--- BEGIN Collected data ---

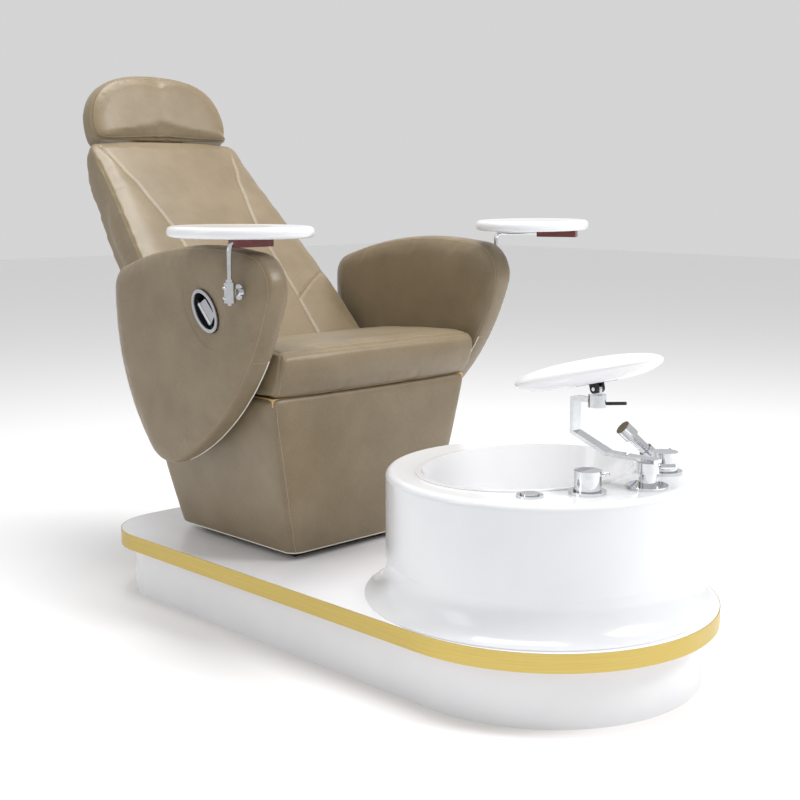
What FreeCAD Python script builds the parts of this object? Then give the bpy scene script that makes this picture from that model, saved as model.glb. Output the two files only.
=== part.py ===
import FreeCAD, Part
import math
import os

# Pedicure spa chair: a reclining upholstered chair on a white platform with a round foot basin.
# The frame: +Z up, the chair faces -Y towards the basin, +X is the sitter's left.
# The origin is on the floor, at the centre of the platform's outline. All sizes are millimetres.

Vector = FreeCAD.Vector
Rotation = FreeCAD.Rotation
doc = FreeCAD.newDocument("PedicureSpaChair")

sizes = {
    # Platform
    "platform_length": 1560, "platform_width": 758, "platform_corner": 156,
    "plinth_height": 127, "plinth_inset": 34, "plinth_wall": 10, "baseboard_thickness": 12,
    "deck_board_thickness": 34, "deck_skin": 5, "band_thickness": 2,
    "rail_width": 40, "rail_spread": 500, "rail_length": 1180, "crossbar_spacing": 430,
    # Tub and basin
    "tub_y": -390, "tub_radius": 330, "tub_height": 274, "tub_wall": 6, "tub_edge_round": 14,
    "cove_height": 85, "cove_reach": 46, "cove_lip": 3,
    "basin_half_width": 264, "basin_half_length": 207, "basin_shift": 30, "basin_depth": 245,
    "basin_wall": 5, "basin_narrowing": 68, "basin_lip_width": 8, "basin_lip_height": 3,
    "drain_bore": 21, "drain_pipe_wall": 3, "drain_flange_radius": 34, "drain_flange_height": 3,
    "drain_pipe_length": 140, "stopper_gap": 0.6, "stopper_stem": 8,
    "jet_height": 310, "jet_bore": 30, "jet_motor_radius": 45, "jet_motor_length": 90,
    "jet_grille_radius": 38, "jet_grille_thickness": 5, "jet_neck_length": 60, "jet_inset": 15,
    # Fittings on the rim
    "valve_flange_radius": 38, "valve_flange_height": 6, "valve_body_radius": 14,
    "valve_body_length": 60, "valve_spindle_radius": 8, "valve_spindle_length": 22,
    "knob_radius": 28, "knob_height": 40, "knob_pin_radius": 4, "knob_pin_length": 44,
    "hot_valve_x": -105, "hot_valve_y": -601, "cold_valve_x": 157, "cold_valve_y": -600,
    "running_gap": 0.3,
    "button_x": -208, "button_y": -540, "button_radius": 19, "button_bezel_radius": 27,
    "button_bezel_height": 4, "button_travel": 3, "button_length": 16,
    "spray_x": 212, "spray_y": -539, "spray_flange_radius": 21, "spray_radius": 12,
    "spray_length": 96, "spray_lean": 47, "spray_heading": 150, "spray_socket_length": 34,
    "spray_socket_wall": 4, "spray_head_radius": 17, "spray_head_length": 30,
    # Footrest
    "post_x": 20, "post_y": -655, "post_flange_radius": 42, "post_flange_height": 6,
    "post_radius": 18, "post_height": 30, "post_spindle_radius": 10, "collar_radius": 23,
    "collar_height": 22, "bar_width": 27, "bar_thickness": 8, "bar_reach": 187, "bar_low_reach": 98,
    "bar_rise": 105, "bar_first_rise": 34, "socket_setback": 56, "socket_radius": 19,
    "socket_height": 26, "pad_axis_height": 12, "pad_ear": 9, "pad_pin_radius": 4,
    "pad_half_length": 175, "pad_half_width": 118, "pad_half_height": 26, "pad_sole": 22,
    "pad_tilt": 14, "pad_shift": 19, "pad_plate_thickness": 5, "pad_plate_size": 62, "lever_rod": 3.5,
    "lever_length": 42, "thumb_screw_radius": 6, "thumb_screw_length": 30,
    # Chair base
    "base_bottom_half_width": 242, "base_top_half_width": 320, "base_front_foot": 150,
    "base_front_top": 122, "base_rear_foot": 604, "base_rear_top": 662, "base_corner": 24,
    "front_bolt_reach": 110, "rear_bolt_reach": 30, "middle_bolt_reach": 40,
    "front_bolt_share": 0.71, "rear_bolt_share": 0.76, "middle_bolt_share": 0.42,
    "spring_slot_gap": 4, "roll_core": 48, "board_inset": 20, "board_corner": 30,
    "rear_pad_inset": 2, "slot_gap": 2, "ear_length": 60, "strip_overlap": 60,
    "headrest_shoulder": 35, "headrest_small_corner": 14,
    "base_gap": 12, "seat_base_height": 545, "rear_base_height": 440, "rear_step_y": 445,
    "carcass_half_width": 205, "carcass_front": 188, "carcass_rear": 542, "board": 18,
    "bolt_radius": 5, "bolt_head_radius": 9, "bolt_head_height": 6, "bolt_inset": 40,
    # Seat
    "seat_half_width": 320, "seat_front": 93, "seat_front_height": 105, "seat_rear_drop": 28,
    "seat_nose": 27, "seat_round": 24,
    # Backrest: the hinge line, and the slab along it
    "hinge_y": 540, "hinge_z": 585, "recline": 45, "roll_radius": 88, "roll_gap": 5,
    "back_length": 722, "back_half_width": 300, "back_top_half_width": 246, "back_corner": 42,
    "back_board_thickness": 15, "back_board_start": 48, "back_board_end": 620,
    "rear_pad_thickness": 32, "rear_pad_end": 655, "strap_thickness": 6, "strap_spread": 218,
    "strap_length": 300, "strap_depth": 26, "hinge_pin_radius": 8, "hinge_boss": 20,
    "bracket_gap": 0.5, "spring_arm": 70, "spring_radius": 14, "spring_body": 200,
    "rod_radius": 5, "spring_foot_y": 300, "eye_gap": 5.5,
    # Headrest
    "headrest_rise": 723, "headrest_forward": 59, "headrest_lean": 15, "headrest_half_width": 225,
    "headrest_height": 180, "headrest_thickness": 68, "headrest_front": 36, "headrest_corner": 95,
    "headrest_foot": 16, "headrest_plate": 5, "headrest_strip": 100, "headrest_pin": 5, "knuckle": 9, "lug_width": 28,
    # Arms: an outline of three round corners and three bulging sides, and its layers
    "arm_face": 400, "arm_outer_layer": 28, "arm_core_layer": 15, "arm_inner_face": 322,
    "arm_front_y": 112, "arm_front_z": 817, "arm_front_round": 82,
    "arm_rear_y": 592, "arm_rear_z": 790, "arm_rear_round": 60,
    "arm_foot_y": 440, "arm_foot_z": 474, "arm_foot_round": 98,
    "arm_top_bulge": 1000, "arm_rear_bulge": 510, "arm_front_bulge": 650,
    # Recline lever in the right arm
    "cup_y": 255, "cup_z": 760, "cup_turn": 44, "cup_half_length": 50, "cup_half_width": 31,
    "cup_depth": 27, "cup_wall": 2, "bezel_width": 6, "bezel_thickness": 3,
    "paddle_length": 62, "paddle_width": 27, "paddle_thickness": 4, "paddle_pin_offset": 13,
    "paddle_pin_radius": 3, "paddle_depth": 8,
    # Trays
    "right_post_y": 121, "left_post_y": 128, "tray_post_reach": 30, "tray_clamp_z": 811, "rosette_radius": 17,
    "rosette_thickness": 6, "clamp_size": 26, "clamp_height": 44, "tray_rod_radius": 5,
    "tray_rod_z": 916, "tray_rod_bend": 16, "tray_block_length": 100, "tray_block_width": 36,
    "tray_block_height": 18, "right_block_start": 10, "left_block_start": 110,
    "right_rod_heading": 0, "left_rod_heading": -62, "right_tray_reach": 87, "left_tray_reach": 116, "tray_half_width": 165,
    "tray_half_length": 128, "tray_thickness": 26, "right_tray_heading": 36,
    "left_tray_heading": -86, "set_screw_radius": 3,
}
sheet = doc.addObject("Spreadsheet::Sheet", "Sizes")
for row, (name, number) in enumerate(sizes.items(), start=1):
    sheet.set(f"A{row}", name)
    sheet.set(f"B{row}", str(number))
    sheet.setAlias(f"B{row}", name)
doc.recompute()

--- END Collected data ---

Copy each line of the listing that includes "FreeCAD".

What FreeCAD Python script builds the parts of this object? Then give the bpy scene script that makes this picture from that model, saved as model.glb. Output the two files only.
import FreeCAD, Part
Vector = FreeCAD.Vector
Rotation = FreeCAD.Rotation
doc = FreeCAD.newDocument("PedicureSpaChair")